• _Given information_:

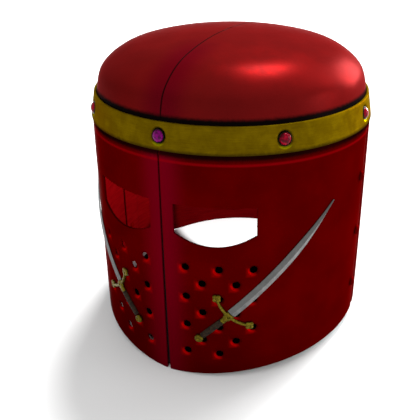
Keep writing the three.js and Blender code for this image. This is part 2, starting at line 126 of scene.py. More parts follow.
def rim_height(degrees, depth=0.0):
    """The table's plane under the leaning helm, arched clear of it at the cheeks."""
    from_front = min(degrees % 360, -degrees % 360)
    along = clamped((from_front - CHIN_FOOT_DEG) / (HEEL_START_DEG - CHIN_FOOT_DEG))
    arch = RIM_LIFT * math.sin(math.pi * along)
    height = arch
    for _ in range(6):
        y = -(barrel_radius(height) - depth) * math.cos(math.radians(degrees))
        height = math.tan(LEAN) * (y + CHIN_RADIUS) + arch
    return height


CHEEK_HEIGHT = 108.5
CHEEK_RADIUS = barrel_radius(CHEEK_HEIGHT)
ARC = math.radians(1) * CHEEK_RADIUS
print("one degree of the wall is", round(ARC, 3), "mm")
print("the rim at the back is at", round(rim_height(180), 2), "mm")


# %% [markdown]
# ## Working in edit mode
# An operator acts on all that is selected, so each helper first clears the selection and then
# selects by place. A round piece is a circle whose rim is extruded and scaled from ring to
# ring, as a turner follows a profile. A wall is worked flat, where holes and insets
# stay simple, and is rolled round the axis afterwards.

# %% Helpers for modelling
def only(piece):
    bpy.ops.object.select_all(action="DESELECT")
    piece.select_set(True)
    bpy.context.view_layer.objects.active = piece
    return piece


def edit(piece):
    only(piece)
    bpy.ops.object.mode_set(mode="EDIT")


def leave():
    bpy.ops.object.mode_set(mode="OBJECT")


def pick(piece, kind, wanted):
    """In edit mode, selects just the faces, edges or verts whose middle passes the test."""
    bpy.ops.mesh.select_all(action="DESELECT")
    bpy.ops.mesh.select_mode(type={"faces": "FACE", "edges": "EDGE", "verts": "VERT"}[kind])
    mesh = bmesh.from_edit_mesh(piece.data)
    for part in getattr(mesh, kind):
        if kind == "faces":
            middle = part.calc_center_median()
        elif kind == "edges":
            middle = (part.verts[0].co + part.verts[1].co) / 2
        else:
            middle = part.co
        if wanted(middle / MM):
            part.select_set(True)
    mesh.select_flush(True)
    bmesh.update_edit_mesh(piece.data)


def mend(piece):
    """Merges doubles and turns the faces outwards, before a wall gets its thickness."""
    edit(piece)
    bpy.ops.mesh.select_all(action="SELECT")
    bpy.ops.mesh.remove_doubles(threshold=0.00001)
    bpy.ops.mesh.normals_make_consistent(inside=False)
    leave()


def finish_with(piece, kind, **settings):
    only(piece)
    modifier = piece.modifiers.new(kind.title(), kind)
    for name, value in settings.items():
        setattr(modifier, name, value)
    bpy.ops.object.modifier_apply(modifier=modifier.name)


def soft_edges(piece, width, angle=50, segments=2):
    finish_with(piece, "BEVEL", width=width * MM, segments=segments, limit_method="ANGLE",
                angle_limit=math.radians(angle), use_clamp_overlap=True)


def smooth(piece, angle=40):
    only(piece)
    bpy.ops.object.shade_smooth_by_angle(angle=math.radians(angle))


def apply_place(piece):
    only(piece)
    bpy.ops.object.transform_apply(location=True, rotation=True, scale=True)
    return piece


def copy_of(piece, name):
    double = piece.copy()
    double.data = piece.data.copy()
    double.name = name
    bpy.context.scene.collection.objects.link(double)
    return double


def mirrored(piece, name):
    """The same piece for the other side, turned outside out again after the mirror."""
    double = copy_of(piece, name)
    double.scale.x = -1
    apply_place(double)
    edit(double)
    bpy.ops.mesh.select_all(action="SELECT")
    bpy.ops.mesh.normals_make_consistent(inside=False)
    leave()
    return double


def joined(pieces, name):
    only(pieces[0])
    for piece in pieces[1:]:
        piece.select_set(True)
    bpy.ops.object.join()
    pieces[0].name = name
    return pieces[0]


def report(piece):
    size = [round(v / MM, 1) for v in piece.dimensions]
    print(piece.name, len(piece.data.polygons), "faces", size, "mm")


# %% Turning a round piece and rolling a flat one
def turned(name, profile, sides, closed_foot=True):
    """Rings of (radius, height) from foot to top; a radius of 0 closes the top to a pole."""
    bpy.ops.object.select_all(action="DESELECT")
    (radius, height), *rings = profile
    bpy.ops.mesh.primitive_circle_add(vertices=sides, radius=radius * MM, location=(0, 0, height * MM))
    piece = apply_place(bpy.context.object)
    piece.name = name
    edit(piece)
    bpy.ops.mesh.select_all(action="SELECT")
    if closed_foot:
        bpy.ops.mesh.extrude_edges_move()
        bpy.ops.mesh.merge(type="CENTER")
        pick(piece, "verts", lambda at: math.hypot(at.x, at.y) > radius / 2)
    for next_radius, next_height in rings:
        bpy.ops.mesh.extrude_edges_move(
            TRANSFORM_OT_translate={"value": (0, 0, (next_height - height) * MM)})
        if next_radius == 0:
            bpy.ops.mesh.merge(type="CENTER")
        else:
            grow = next_radius / radius
            bpy.ops.transform.resize(value=(grow, grow, 1), center_override=(0, 0, 0))
        radius, height = next_radius, next_height
    leave()
    mend(piece)
    return piece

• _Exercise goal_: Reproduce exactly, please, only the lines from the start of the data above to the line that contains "bmesh.update_edit_mesh(piece.data)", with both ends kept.

• _Solution to the exercise_:
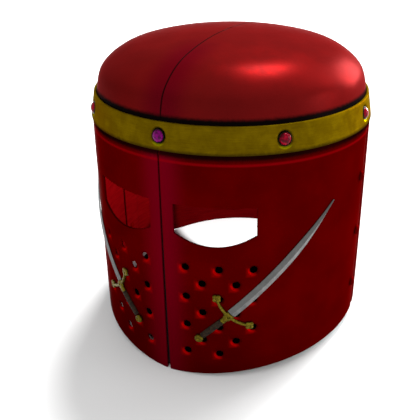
Keep writing the three.js and Blender code for this image. This is part 2, starting at line 126 of scene.py. More parts follow.
def rim_height(degrees, depth=0.0):
    """The table's plane under the leaning helm, arched clear of it at the cheeks."""
    from_front = min(degrees % 360, -degrees % 360)
    along = clamped((from_front - CHIN_FOOT_DEG) / (HEEL_START_DEG - CHIN_FOOT_DEG))
    arch = RIM_LIFT * math.sin(math.pi * along)
    height = arch
    for _ in range(6):
        y = -(barrel_radius(height) - depth) * math.cos(math.radians(degrees))
        height = math.tan(LEAN) * (y + CHIN_RADIUS) + arch
    return height


CHEEK_HEIGHT = 108.5
CHEEK_RADIUS = barrel_radius(CHEEK_HEIGHT)
ARC = math.radians(1) * CHEEK_RADIUS
print("one degree of the wall is", round(ARC, 3), "mm")
print("the rim at the back is at", round(rim_height(180), 2), "mm")


# %% [markdown]
# ## Working in edit mode
# An operator acts on all that is selected, so each helper first clears the selection and then
# selects by place. A round piece is a circle whose rim is extruded and scaled from ring to
# ring, as a turner follows a profile. A wall is worked flat, where holes and insets
# stay simple, and is rolled round the axis afterwards.

# %% Helpers for modelling
def only(piece):
    bpy.ops.object.select_all(action="DESELECT")
    piece.select_set(True)
    bpy.context.view_layer.objects.active = piece
    return piece


def edit(piece):
    only(piece)
    bpy.ops.object.mode_set(mode="EDIT")


def leave():
    bpy.ops.object.mode_set(mode="OBJECT")


def pick(piece, kind, wanted):
    """In edit mode, selects just the faces, edges or verts whose middle passes the test."""
    bpy.ops.mesh.select_all(action="DESELECT")
    bpy.ops.mesh.select_mode(type={"faces": "FACE", "edges": "EDGE", "verts": "VERT"}[kind])
    mesh = bmesh.from_edit_mesh(piece.data)
    for part in getattr(mesh, kind):
        if kind == "faces":
            middle = part.calc_center_median()
        elif kind == "edges":
            middle = (part.verts[0].co + part.verts[1].co) / 2
        else:
            middle = part.co
        if wanted(middle / MM):
            part.select_set(True)
    mesh.select_flush(True)
    bmesh.update_edit_mesh(piece.data)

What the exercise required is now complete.